In 2006, a much more Democratic friendly year, while the party flipped six gubernatorial offices, but only one of those was by besting an incumbent. That happened in the deep blue state of Maryland. Bob Ehrlich surprisingly won the 2002 election over LG Kathleen Kennedy. He would not get so lucky in the second go round. Mayor of Baltimore Martin O’Malley handily defeated Ehrlich, who was still fairly popular, by 7.5% points.
Democrats did come close to knocking off incumbent governors in two other states. Tim Pawlenty was nearly beaent in Minnesota by the AG Mike Hatch. And in Rhode Island, Donald Carcieri nearly fell to LG Charles Fogerty.
Every other Democratic flip was because incumbents retired at fear of being beaten (Mitt Romney in Massachusetts, Pataki in New York) or incumbents term-limited (Bob Taft in Ohio).
Moving onto a very GOP friendly year, even as Republicans were flipping 11 governor’s mansions, only two of those were of incumbents. In Ohio, Ted Strickland was beaten by John Kasich, a tough blow for a politician who had won by 23 percentage points four years earlier. This was the closer of the two races, as Strickland held strength in eastern Ohio. Kasich however, was just that much stronger in the Cleveland and Columbus suburbs. Kasich also heavily won the Republican-leaning Cincinnati area, including outright winning Hamilton County.
The other incumbent bested was in Iowa. Chet Culver faced a re-election bid against popular and former four-term governor Terry Branstad. Branstad got through a kind of tough primary challenge, and was considered a decent favorite. That wisdom held true to Election Day, as Branstad won by nine points over Culver.
I should mention that Democrats did lose five governor’s mansions of their own, but all were because of retirements/term-limits. Four were also in deep blue states, as California, Hawaii, Connecticut and Vermont all flipped back to the Democrats.
In 2014, three incumbent governors lost re-election bids – and this year is a weird one. One was for Republicans, one for Democrats, and one was an Independent.
For Democrats, the unpopularity of Governor Tom Corbett made Pennsylvania an easy target. The nomination of the uncontroversial (at the time) Tom Wolf, made that race simple. Wolf won by almost ten points, taking back many old-school Democratic areas along the way. It’s a reminder that really bad approvals may not save some Governors, even in years beneficial to their party.

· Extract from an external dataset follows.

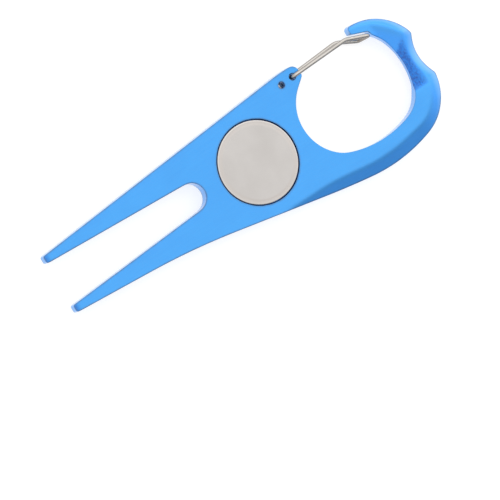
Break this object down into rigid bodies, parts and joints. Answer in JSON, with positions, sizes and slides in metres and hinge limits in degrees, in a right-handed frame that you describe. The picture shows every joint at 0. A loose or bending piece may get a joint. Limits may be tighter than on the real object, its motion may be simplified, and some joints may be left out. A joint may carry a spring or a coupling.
{
  "type": "divot repair tool",
  "caption": "Flat forked golf divot tool with a hook-shaped loop, sprung wire gate, club rest notch and a magnetic ball marker in a round pocket.",
  "frame": {"origin": "middle of the underside of the bounding box, with the tool lying flat, marker upwards", "axes": "+X from the prongs to the loop, +Y to the side with the wire gate, +Z out of the marker's face"},
  "size_m": [0.1304, 0.0402, 0.0068],
  "materials": {
    "anodised_plate": "satin blue anodised aluminium",
    "spring_wire": "bright drawn spring steel wire",
    "marker_steel": "satin nickel-plated steel",
    "magnet_nickel": "nickel-plated neodymium magnet"
  },
  "bodies": {
    "tool": {"tool_body": "anodised_plate", "magnet": "magnet_nickel"},
    "gate": {"wire_gate": "spring_wire"},
    "marker": {"ball_marker": "marker_steel"}
  },
  "joints": [
    {"name": "gate_hinge", "type": "hinge", "parent": "tool", "child": "gate", "pos_m": [0.02713, 0.01699, 0.0034], "axis": [0, 0, -1], "range_deg": [0, 30], "stiffness_Nm_per_rad": 0.02, "deforming": ["wire_gate"]},
    {"name": "marker_lift", "type": "slide", "parent": "tool", "child": "marker", "axis": [0, 0, 1], "range_m": [0, 0.01]}
  ]
}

For Republicans, they finally bested Pat Quinn after narrowly losing out in 2010. This time, instead of nominating a downstate senator, they nominated Chicago area businessman Bruce Rauner. Rauner was able to run the type of campaign to win in Illinois, and his own deep pockets helped matters. Rauner won every county except for Cook and won by four points.
Then there’s the weird one. Again, a testament to what really really bad approvals can do to a Governor, Sean Parnell’s were in the gutter. And what made it harder was that he was facing an independent, not a Democrat, in former Valdez mayor Bill Walker. Walker was able to run to the middle and his independent affiliation allowed him to dodge issues Democrats were facing. He ended up winning by just over two points, becoming the first candidate not part of am major party to win Alaska’s gubernatorial race since Wally Hickel in 1990.

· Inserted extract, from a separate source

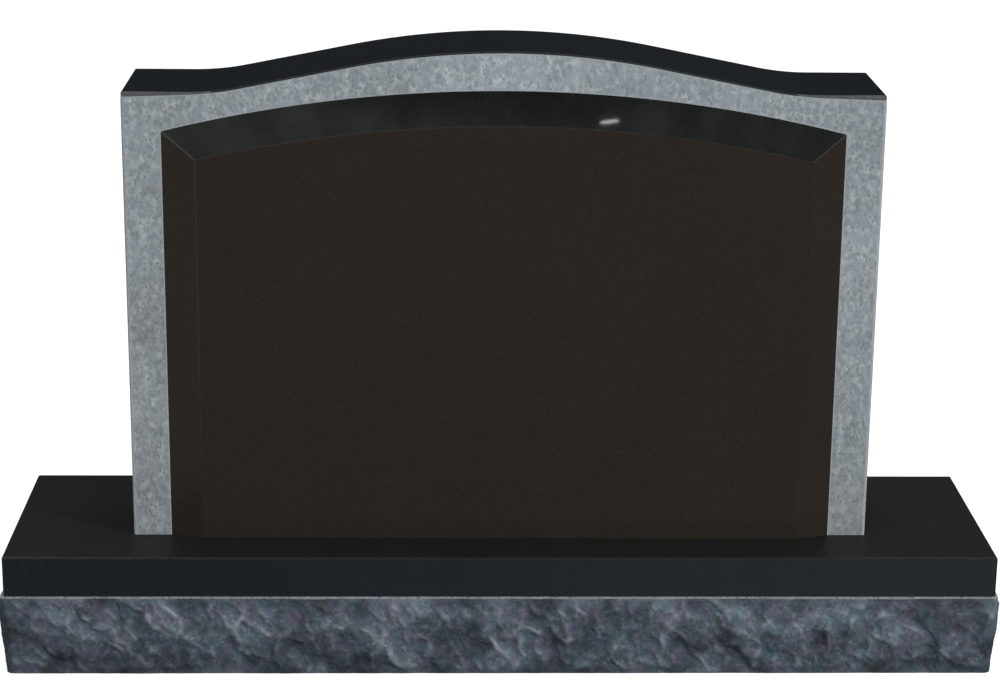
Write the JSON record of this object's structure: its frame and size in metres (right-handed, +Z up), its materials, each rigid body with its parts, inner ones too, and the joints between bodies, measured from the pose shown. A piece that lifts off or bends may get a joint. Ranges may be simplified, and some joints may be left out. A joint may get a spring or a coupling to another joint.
{
  "type": "granite monument",
  "caption": "Upright granite grave monument: serpentine-top tablet with a frosted border round a raised bevelled panel, on a wider base with a polished margin and rock-pitched sides.",
  "frame": {"origin": "middle of the base's underside", "axes": "+Z up, +X along the width to the right as seen from the front, +Y to the back; the panel looks along -Y"},
  "size_m": [1.2392, 0.3282, 0.7623],
  "materials": {
    "base_granite": "rock-pitched, polished on top",
    "tablet_granite": "polished, with a frosted border"
  },
  "bodies": {
    "root": {"base": "base_granite", "tablet": "tablet_granite"}
  },
  "joints": []
}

In 2018, we head back to a more Democratic favored year. Democrats flipped seven seats that year, while Republicans technically only lose six thanks to retaking Alaska after Bill Walker retired. Of those seven however, only two were from beating an incumbent, and both states appear for a second time: Illinois and Wisconsin.
Bruce Rauner’s re-election bid was always going to be a struggle, especially in the Democratic wave year that was coming. Rauner also barely survived a primary challenge and never really bounced back from that. Businessman J.B Pritzker handily beat Rauner by 14 points, and Rauner moved out of the state soon after.
In Wisconsin we saw a much tighter duel. Democrats really wanted to take out Scott Walker, who had avoided defeat three times against Democrats thus far in his career. Democrats nominated Tony Evers, about as safe of a candidate as one could select, as Evers was incredibly uncontroversial as a nominee. Early on, it seemed that Evers was going to use the blue wave to come to victory, as polling in August and September had him up, sometimes by big margins. However, two Marquette polls in October showed Walker winning or tied with Evers, which brought focus back on the state. In the end, Evers beat Walker by around 29,000 votes, barely over a percentage points.
What this means for 2022
Well what this means depends on how you take this information. What is clear at least is that defeating an incumbent Governor is no easy task. Making this crucial for 2022, especially for Republicans, is that there are a lot of incumbents in key races this cycle. That means possibly we may see less gains than maybe one would expect for a GOP wave year in governor’s races. Or maybe we see this pattern broken, as that is just what sometimes happens to patterns.